Mix up examples and problem types. Practising similar-but-different problems in a shuffled order (called interleaving) feels harder than drilling one type at a time, but it builds the skill children actually need in tests and in life: recognising which approach a problem calls for.
If you redirect the energy you might have spent on style-matching into these strategies, you'll be working with the grain of the evidence instead of against it. None of them require knowing anything about your child's supposed style, and all of them have something the styles industry never produced: experiments showing they work.
If Your Child Has Been Given a Label
If your child has already absorbed a style label, there's no need for a dramatic correction, but it's worth softening it before it hardens into identity. Labels like "I'm not an auditory learner" can become permission slips: a reason to stop listening in class, or to avoid reading because "I learn by doing."
Try reframing preference as preference: "You enjoy diagrams, lots of people do, they help everyone. And you can get good at learning from listening too; it's a skill, not a fixed setting." That keeps the child's genuine self-knowledge ("I find long explanations hard to follow") while removing the ceiling.
It's also worth gently raising it with the school if style labels are shaping what your child is asked to do, for instance, if they're being steered away from written work because they're "kinaesthetic." Most teachers know the research conversation has moved on; classroom practice just lags, as it does in every profession.
When "Learning Style" Is Hiding Something Real
One last thing, and it matters most for the worried parent reading at 10pm. Sometimes a style label is doing a specific, risky job: explaining away a pattern that deserves investigation.

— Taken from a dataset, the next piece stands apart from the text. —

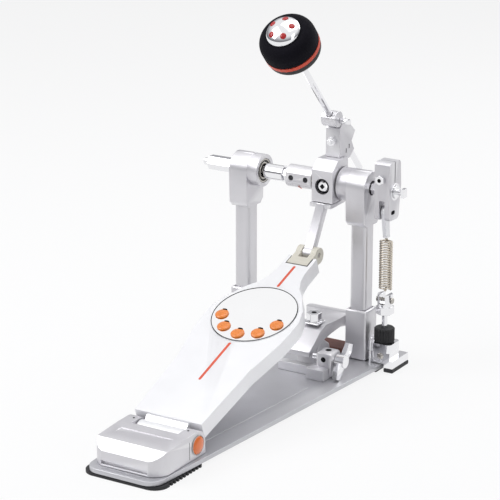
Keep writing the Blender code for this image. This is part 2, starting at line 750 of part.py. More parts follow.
def make_housing(side, x, inward):
    """A post's head: a rounded block with a bearing boss towards the middle."""
    half = POST_SIDE / 2
    wide = HOUSING_RADIUS
    points = arc((0, AXLE_HEIGHT), wide, 0, 180, 14)
    points += [(-wide + 0.001, HOUSING_BOTTOM + 0.005), (-wide + 0.006, HOUSING_BOTTOM)]
    points += [(wide - 0.006, HOUSING_BOTTOM), (wide - 0.001, HOUSING_BOTTOM + 0.005)]
    body = outline(f"housing_{side}", points, HOUSING_WIDTH, side_frame(x))
    inner_face = x + inward * HOUSING_WIDTH / 2
    boss_face = inner_face + inward * BOSS_LENGTH
    boss_place = AXLE + Vector((inner_face + inward * (BOSS_LENGTH / 2 - 0.002), 0, 0))
    boss = rod(f"boss_{side}", wide - 0.0002, BOSS_LENGTH + 0.004, boss_place, sides=28)
    join(bevel(body, 0.0015, 1), boss)
    pocket_place = AXLE + Vector((boss_face, 0, 0))
    hole_low = (x - half - GAP, -half - GAP, HOUSING_BOTTOM - 0.01)
    hole_high = (x + half + GAP, half + GAP, HOUSING_BOTTOM + POST_DEPTH + GAP)
    cut(
        body,
        rod(f"axle_hole_{side}", HOUSING_BORE, 0.06, AXLE + Vector((x, 0, 0)), sides=20),
        rod(f"pocket_{side}", BEARING_RADIUS + GAP, 2 * BEARING_DEPTH, pocket_place, sides=24),
        box(f"post_cutter_{side}", hole_low, hole_high),
    )
    finish(body, SATIN)
    low, high = -BEARING_DEPTH / 2 + 2 * GAP, BEARING_DEPTH / 2 - GAP
    ring = [(BEARING_RADIUS, high), (BEARING_RADIUS, low), (BEARING_BORE, low), (BEARING_BORE, high)]
    place = AXLE + Vector((boss_face - inward * BEARING_DEPTH / 2, 0, 0))
    turn = ACROSS_X if inward > 0 else Euler((0, -pi / 2, 0))
    finish(turned(f"bearing_{side}", ring, place, turn, 24, ring=True), DARK)


def make_cam():
    """The spring cam outside the right housing, with its bolts and strap pin."""
    z = AXLE_HEIGHT
    points = rounded(
        [
            (0.0005 - CAM_FRONT, z - 0.029),
            (0.009, z - 0.029),
            (0.0135, z + 0.006),
            (CAM_FRONT, z + 0.031),
            (-CAM_FRONT, z + 0.031),
        ],
        0.004,
        3,
    )
    cam = outline("spring_cam", points, 2 * CAM_HALF, side_frame(CAM_X))
    slot_half = STRAP_HALF + 0.0008
    inner = CAM_X - slot_half
    outer = CAM_X + slot_half
    slot = box("strap_slot", (inner, -0.03, z - 0.04), (outer, 0.03, z - 0.0085))
    split_x = CAM_X + CAM_HALF
    split = box("cam_split", (CAM_X - 0.02, -0.0008, z + 0.005), (split_x + 0.01, 0.0008, z + 0.05))
    cut(
        cam,
        hex_bar("cam_bore", AXLE_FLATS + 2 * GAP, 0.04, AXLE + Vector((CAM_X, 0, 0))),
        slot,
        split,
        rod("strap_pin_cutter", STRAP_PIN_RADIUS + GAP, 0.04, STRAP_PIVOT, sides=12),
    )
    finish(pivot_on(cam, AXLE), SATIN)

    facing = Euler((pi / 2, 0, 0))
    bolt_place = Vector((CAM_X - 0.001, -CAM_FRONT - GAP - 0.002, z + 0.0135))
    bolt = hex_bar("cam_bolt", 0.009, 0.004, bolt_place, facing)
    finish(pivot_on(bolt, AXLE), CHROME)
    end_place = AXLE + Vector((CAM_X + CAM_HALF + GAP, 0, 0))
    flange = rod("cam_end_bolt", 0.0065, 0.0024, end_place + Vector((0.0012, 0, 0)), sides=20)
    stem = rod("end_stem", 0.003, 0.008, end_place + Vector((0.005, 0, 0)), sides=12)
    head = box("end_head", (-0.0018, -0.0035, -0.0045), (0.0018, 0.0035, 0.0045))
    head.location = end_place + Vector((0.0100, 0, 0))
    finish(pivot_on(join(flange, stem, head), AXLE), CHROME)
    pin = rod("strap_pin", STRAP_PIN_RADIUS, 2 * CAM_HALF - 0.001, STRAP_PIVOT, sides=12)
    finish(pivot_on(pin, AXLE), STEEL)


def make_strap():
    """The flat strap that hangs from the cam and holds the spring's top hook."""
    low = SPRING_TOP + 0.0035
    eye = (STRAP_PIVOT.y, STRAP_PIVOT.z)
    points = [
        (-0.0032, low),
        (0.0042, low),
        *arc(eye, 0.0056, -30, 210, 10),
    ]
    strap = outline("spring_strap", points, 2 * STRAP_HALF, side_frame(CAM_X))
    cut(strap, rod("strap_bore", STRAP_BORE, 0.02, STRAP_PIVOT, sides=16))
    finish(pivot_on(strap, (CAM_X, 0, CLEVIS_Z)), BRIGHT)


def make_spring():
    """The return spring: a coil with a straight lead at each end."""
    steps = 10
    count = SPRING_TURNS * steps
    turn_radius = SPRING_RADIUS - SPRING_WIRE
    points = [Vector((CAM_X, 0, SPRING_BOTTOM - 0.005))]
    for i in range(count + 1):
        angle = 2 * pi * i / steps
        rise = (SPRING_TOP - SPRING_BOTTOM) * i / count
        grow = min(1, i / steps, (count - i) / steps)
        radius = turn_radius * max(grow, 0.15)
        points.append(Vector((CAM_X + radius * cos(angle), radius * sin(angle), SPRING_BOTTOM + rise)))
    points.append(Vector((CAM_X, 0, SPRING_TOP + 0.0025)))
    curve = bpy.data.curves.new("return_spring", "CURVE")
    curve.dimensions = "3D"
    curve.bevel_depth = SPRING_WIRE
    curve.bevel_resolution = 1
    curve.use_fill_caps = True
    spline = curve.splines.new("POLY")
    spline.points.add(len(points) - 1)
    for point, place in zip(spline.points, points):
        point.co = (*place, 1)
    spring = bpy.data.objects.new("return_spring", curve)
    PARTS.objects.link(spring)
    curve.materials.append(STEEL)


def make_tensioner():
    """The clevis, rod, knob and foot under the spring."""
    flat_turn = Euler((0, 0, 0))
    place = Vector((CAM_X, 0, CLEVIS_Z))
    clevis = rod("clevis", 0.0078, 0.013, place, flat_turn, 20)
    flange = hex_bar("flange_shape", 0.0165, 0.008, place - Vector((0, 0, 0.0105)), flat_turn)
    join(clevis, flange)
    cheek = 0.0032
    mouth_low = place + Vector((-cheek, -0.01, -0.0035))
    cut(
        clevis,
        box("clevis_mouth", mouth_low, place + Vector((cheek, 0.01, 0.02))),
        rod("clevis_bore", 0.0022, 0.03, place, sides=12),
        rod("clevis_thread", TENSION_ROD_RADIUS + GAP, 0.03, place - Vector((0, 0, 0.0235)), flat_turn, 16),
    )
    finish(clevis, CHROME)

    rod_low, rod_high = 0.0285, CLEVIS_Z - 0.0095
    bracket_top = KNOB_Z - GAP
    stem = rod(
        "tension_rod",
        TENSION_ROD_RADIUS,
        rod_high - rod_low,
        Vector((CAM_X, 0, (rod_low + rod_high) / 2)),
        flat_turn,
        16,
    )
    finish(stem, CHROME)
    bore = TENSION_ROD_RADIUS + GAP
    profile = [
        (KNOB_RADIUS - 0.001, KNOB_HEIGHT),
        (KNOB_RADIUS, KNOB_HEIGHT - 0.001),
        (KNOB_RADIUS, 0.001),
        (KNOB_RADIUS - 0.001, 0),
        (bore, 0),
        (bore, KNOB_HEIGHT),
    ]
    knob = turned("tension_knob", profile, Vector((CAM_X, 0, KNOB_Z)), steps=24, ring=True)
    finish(knob, RUBBER)

    wall = RIGHT_POST_X + SOCKET_SIDE / 2 + GAP
    plate_points = rounded(
        [(wall, -0.0115), (CAM_X + 0.0125, -0.0115), (CAM_X + 0.0125, 0.0115), (wall, 0.0115)], 0.004, 3
    )
    plate_height = 0.009
    bracket = outline(
        "spring_bracket", plate_points, plate_height, plan_frame(bracket_top - plate_height / 2)
    )
    foot_left = BASE_TOE_HALF + 0.0010
    leg = box(
        "leg_shape",
        (CAM_X - 0.012, -0.010, BASE_TOP + 0.0012),
        (CAM_X + 0.0115, 0.010, bracket_top - plate_height + 0.001),
    )
    toe = box("toe_shape", (foot_left, -0.010, 0.0045), (CAM_X + 0.0150, 0.0245, 0.0125))
    join(bracket, leg, toe)
    cut(bracket, rod("rod_seat", bore, 0.004, Vector((CAM_X, 0, bracket_top)), flat_turn, 16))
    finish(bracket, CHROME)
    pad = box("bracket_foot", (foot_left, -0.0105, 0), (CAM_X + 0.0155, 0.025, 0.0042))
    finish(pad, RUBBER)


def make_hoop_clamp():
    pad = box("hoop_pad", (LIP_LEFT + 0.004, -0.003, SEAT), (0.019, 0.021, 0.0125))
    finish(bevel(pad, 0.0008, 1), BROWN)
    pedestal_points = [
        (-0.0515, SEAT),
        (-0.046, 0.0240),
        (JAW_Y - 0.001, JAW_Z - 0.0004),
        (JAW_Y + 0.001, JAW_Z - 0.0002),
        (-0.022, 0.0240),
        (-0.018, SEAT),
    ]
    pedestal = outline("clamp_pedestal", pedestal_points, 0.022, side_frame(0))
    finish(pedestal, SATIN)

    points = [
        (-0.068, 0.0235),
        (-0.068, 0.0285),
        (-0.058, 0.0350),
        (-0.046, 0.0440),
        (-0.034, 0.0480),
        (-0.012, 0.0465),
        (0.012, 0.0465),
        (0.0205, 0.0445),
        (0.0215, 0.0345),
        (0.012, 0.0335),
        (-0.004, 0.0370),
        (-0.024, 0.0355),
        (-0.044, 0.0320),
        (-0.058, 0.0250),
    ]
    jaw = outline("clamp_jaw", points, 2 * JAW_HALF, side_frame(0))
    lip_right, lip_front, lip_back = 0.0220, 0.0105, 0.0215
    lip_corners = [
        (LIP_LEFT, lip_front),
        (lip_right, lip_front),
        (lip_right, lip_back),
        (LIP_LEFT, lip_back),
    ]
    lip_points = rounded(lip_corners, 0.004, 3)
    lip = outline("lip_shape", lip_points, 0.0120, plan_frame(0.0402))
    join(jaw, lip)
    right_socket = RIGHT_POST_X - SOCKET_SIDE / 2 - 2 * GAP
    clear = box("socket_clearance", (right_socket, -0.02, 0.02), (0.05, SOCKET_SIDE / 2 + GAP, 0.06))
    cut(jaw, clear)
    finish(pivot_on(bevel(jaw, 0.0012, 1), JAW_PIVOT), SATIN)

    flat_turn = Euler((0, 0, 0))
    washer = box("jaw_bolt", (-0.009, -0.043, 0.0485), (0.009, -0.026, 0.0500))
    head_place = Vector((0, -0.0345, 0.0500 + 0.0045))
    head = hex_bar("bolt_head", 0.0135, 0.0092, head_place, flat_turn)
    finish(pivot_on(join(washer, head), JAW_PIVOT), CHROME)

    screw = Vector((0, SCREW_Y, SCREW_Z))
    bracket = box("wing_bracket", (0.024, SCREW_Y - 0.0105, SEAT), (0.043, SCREW_Y + 0.0105, 0.0335))
    bevel(bracket, 0.004)
    bar_low = (-0.018, SCREW_Y - 0.0125, SEAT)
    bar = box("bar_shape", bar_low, (0.030, SCREW_Y - 0.0035, SEAT + 0.009))
    foot = box("foot_shape", (0.020, SCREW_Y - 0.022, SEAT), (0.040, SCREW_Y - 0.002, SEAT + 0.011))
    join(bracket, bar, foot)
    cut(bracket, rod("screw_bore", WING_STEM_RADIUS + GAP, 0.06, screw + Vector((0.03, 0, 0)), sides=16))
    finish(bracket, SATIN)

    make_wing(screw)


def make_wing(screw):
    wing = rod("wing_screw", 0.0065, 0.010, screw + Vector((WING_X, 0, 0)), sides=20)
    stem = rod("wing_stem", WING_STEM_RADIUS, 0.032, screw + Vector((WING_X - 0.016, 0, 0)), sides=16)
    reach = WING_REACH
    points = []
    for side in (1, -1):
        points += [
            (side * 0.004, -side * 0.0045),
            (side * (reach - 0.007), -side * 0.0055),
            (side * reach, -side * 0.001),
            (side * (reach - 0.003), side * 0.0055),
            (side * 0.010, side * 0.0045),
        ]
    tilt = Matrix.Rotation(radians(43), 4, "X")
    place = Matrix.Translation(screw + Vector((WING_X + 0.0012, 0, 0)))
    blades = outline("wing_blades", points, 0.0050, place @ tilt @ side_frame(0))
    join(wing, stem, blades)
    finish(pivot_on(wing, screw), CHROME)


make_base()
make_heel_block()
make_footboard()
make_toe_insert()
make_link()
make_axle()
make_hub()
make_collar()
make_holder()
make_beater()
make_post("left", LEFT_POST_X)
make_post("right", RIGHT_POST_X)
make_housing("left", LEFT_POST_X, 1)
make_housing("right", RIGHT_POST_X, -1)
make_cam()
make_strap()
make_spring()
make_tensioner()
make_hoop_clamp()
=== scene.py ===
# %% [markdown]
# # A bass drum pedal in satin aluminium
# The pedal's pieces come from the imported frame, in metres, with +Z up, +Y towards
# the drum and the axle along X. This lesson gives each piece its finish and adds
# the small shapes that make it look made rather than drawn. We keep the frame's
# box first, so that at the end we can see how far the finished model reaches past it.

# %% Load the frame
import json
from math import cos, degrees, pi, radians, sin

import bmesh
import bpy
from mathutils import Matrix, Vector

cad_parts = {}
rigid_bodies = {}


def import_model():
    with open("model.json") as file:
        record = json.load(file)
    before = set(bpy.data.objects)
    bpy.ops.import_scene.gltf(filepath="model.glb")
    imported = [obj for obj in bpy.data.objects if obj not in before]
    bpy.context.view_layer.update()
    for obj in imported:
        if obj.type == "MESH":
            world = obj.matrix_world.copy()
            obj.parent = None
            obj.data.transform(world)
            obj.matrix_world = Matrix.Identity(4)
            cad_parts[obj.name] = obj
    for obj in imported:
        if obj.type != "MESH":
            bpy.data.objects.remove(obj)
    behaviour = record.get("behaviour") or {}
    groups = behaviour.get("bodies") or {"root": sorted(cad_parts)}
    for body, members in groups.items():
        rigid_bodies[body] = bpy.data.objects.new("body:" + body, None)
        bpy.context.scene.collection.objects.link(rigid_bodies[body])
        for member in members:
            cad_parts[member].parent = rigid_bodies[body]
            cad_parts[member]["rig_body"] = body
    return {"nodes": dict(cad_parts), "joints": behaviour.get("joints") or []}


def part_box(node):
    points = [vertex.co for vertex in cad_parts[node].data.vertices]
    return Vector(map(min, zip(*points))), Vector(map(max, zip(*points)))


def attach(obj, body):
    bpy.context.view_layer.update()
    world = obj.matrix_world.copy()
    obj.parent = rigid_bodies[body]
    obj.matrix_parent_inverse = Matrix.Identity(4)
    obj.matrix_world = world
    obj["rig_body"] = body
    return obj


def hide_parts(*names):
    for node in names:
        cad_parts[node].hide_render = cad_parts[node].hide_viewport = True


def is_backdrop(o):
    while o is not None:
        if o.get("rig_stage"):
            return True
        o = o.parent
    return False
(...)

A child described as "just a visual learner" who can't follow spoken instructions may have a listening comprehension or working memory difficulty. A "kinaesthetic learner" who avoids all reading and writing may be showing early signs of dyslexia, a specific difficulty with reading words that has nothing to do with intelligence. A child who "learns by doing" but can't retain anything from class discussion may have an attention difficulty. In each case, the label feels kinder than the worry, but it postpones help, and with learning difficulties, earlier help is consistently better.
The honest test is persistence and specificity. A preference is mild and flexible; a difficulty is stubborn and shows up across settings, term after term, despite effort. If what you're seeing looks more like the second, trust that instinct. A structured screening can measure the underlying abilities, memory, processing speed, attention, reading and language skills, side by side, and show you whether a full assessment by a registered psychologist is worth pursuing and where to focus it. That's a far more useful map of your child than any quiz result, because your child isn't a category. They're a profile, and profiles point to action.
Quick answers
Is the learning styles theory completely false, or just exaggerated?
The specific claim, that children learn better when teaching matches their preferred style, has been tested repeatedly and has consistently failed to find support. Children genuinely do have preferences, and they genuinely do differ in abilities like working memory and reading skill. What the evidence rejects is the idea that matching instruction to a labelled style improves learning.
My child's school still talks about visual, auditory and kinaesthetic learners. Should I say something?
It's worth a gentle conversation, especially if the label is shaping what your child is asked to do. You might ask how the school knows the label is accurate and whether your child still gets full access to all formats of teaching. Most teachers care deeply about evidence and many schools have already quietly retired the idea.
If learning styles don't exist, why does my child clearly do better with pictures?
Almost everyone does better with pictures for visual content, diagrams help most learners, not just so-called visual ones. If your child consistently struggles with spoken or written information specifically, that may reflect a genuine difference in listening comprehension, working memory or reading skill, which is worth investigating properly rather than explaining away as a style.